We demonstrated that the accretion of frost at temperatures, well within the sublimation domain (<-45°C), can be influenced significantly by confinement. At these temperatures desublimation is the observed mode of nucleation, i.e., nucleation with no visible liquid phase beforehand. Desublimation mode nucleation is traditionally ascribed to direct nucleation of ice from vapor. We tested the effect of confinement for desublimation by comparing the frosting behavior on smooth silicon and on silicon textured with nano-bumps and pits (50 nm). We found that the desublimation of frost happens at lower supersaturation on the nanotextured surfaces. Based upon literature and our thermodynamic knowledge, we postulated that the desublimation nucleation is aided by the initial nucleation of a confined amorphous phase inside the nanopits. Further evidence for this has also been published concurrently with our publication.

We showed that surface fogging poses a significant obstruction to visibility through surfaces, not fully addressed by existing prevention techniques, such as superhydrophilic or superhydrophobic coatings. We propose partially transparent, ultrathin durable metasurfaces, working on the basis of sunlight-to-heat conversion, as an effective means of fog removal (defogging, through increased water evaporation rate) and fog formation prevention (anti-fogging), important in applications where transparency is required, such as windshields, optics and all kinds of eyewear.

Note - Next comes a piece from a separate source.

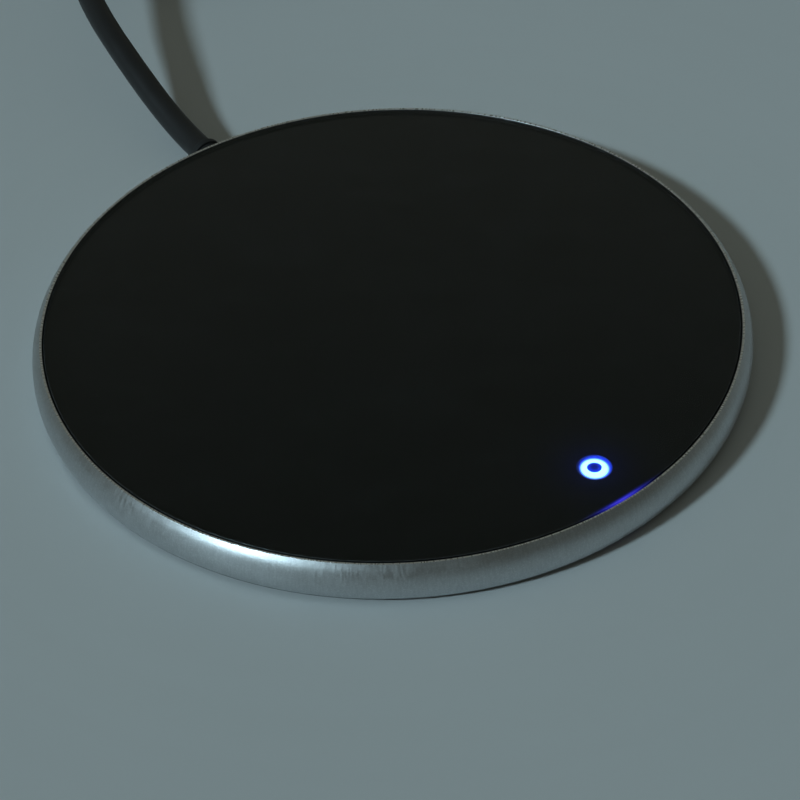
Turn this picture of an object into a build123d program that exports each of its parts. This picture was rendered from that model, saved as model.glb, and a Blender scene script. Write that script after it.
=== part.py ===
from build123d import *

import math
import os

# A slim round wireless charging pad with a captive USB cable, in millimetres.
# The origin is the centre of the pad, on the surface it stands on. +Z is up, and -Y is the pad's front.
# Angles are in degrees, counted anticlockwise from +X.

# Outside of the pad
pad_radius = 50.0  # widest point of the rim
pad_height = 6.0  # from the surface it stands on to the top of the lip
foot_gap = 0.7  # how far the rim and the base hang above that surface
fit_gap = 0.02  # between pieces that touch or are glued in real life
loose_gap = 0.1  # between pieces that drop into one another

# Rim
pocket_radius = 48.25  # inside of the lip
lip_chamfer = 0.1
lip_facet = (0.25, 0.05)  # width and rise of the cut facet that slopes in towards the plate
widest_height = 2.75  # where the rim's bulging side reaches furthest out
foot_round = 0.15
ledge_inner_radius = 45.6
ledge_thickness = 1.0
base_pocket_radius = 48.0

# Top plate and the layers under it
plate_radius = 48.15
plate_thickness = 1.0
plate_below_lip = 0.05
plate_bevel = 0.15
print_thickness = 0.06
print_inset = 0.15
adhesive_thickness = 0.1

# Base
floor_thickness = 0.7
wall_inner_radius = 46.8
foot_inner_radius = 41.0
foot_outer_radius = 46.0
foot_recess = 0.3
foot_groove_width = 0.5
foot_groove_depth = 0.2
label_recess_radius = 30.0
label_recess_depth = 0.15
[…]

We demonstrated that rational surface engineering can lead to self-removal of droplets during the droplet freezing process. We showed that this is the case when the heat removal from the droplet free surface exceeds the heat removal through the substrate. This condition can be achieved by convective cooling where a cold wind blows at the droplets resting on the surfaces, but also by exposing the droplets to a low-pressure environment where they strongly evaporate from their free surface.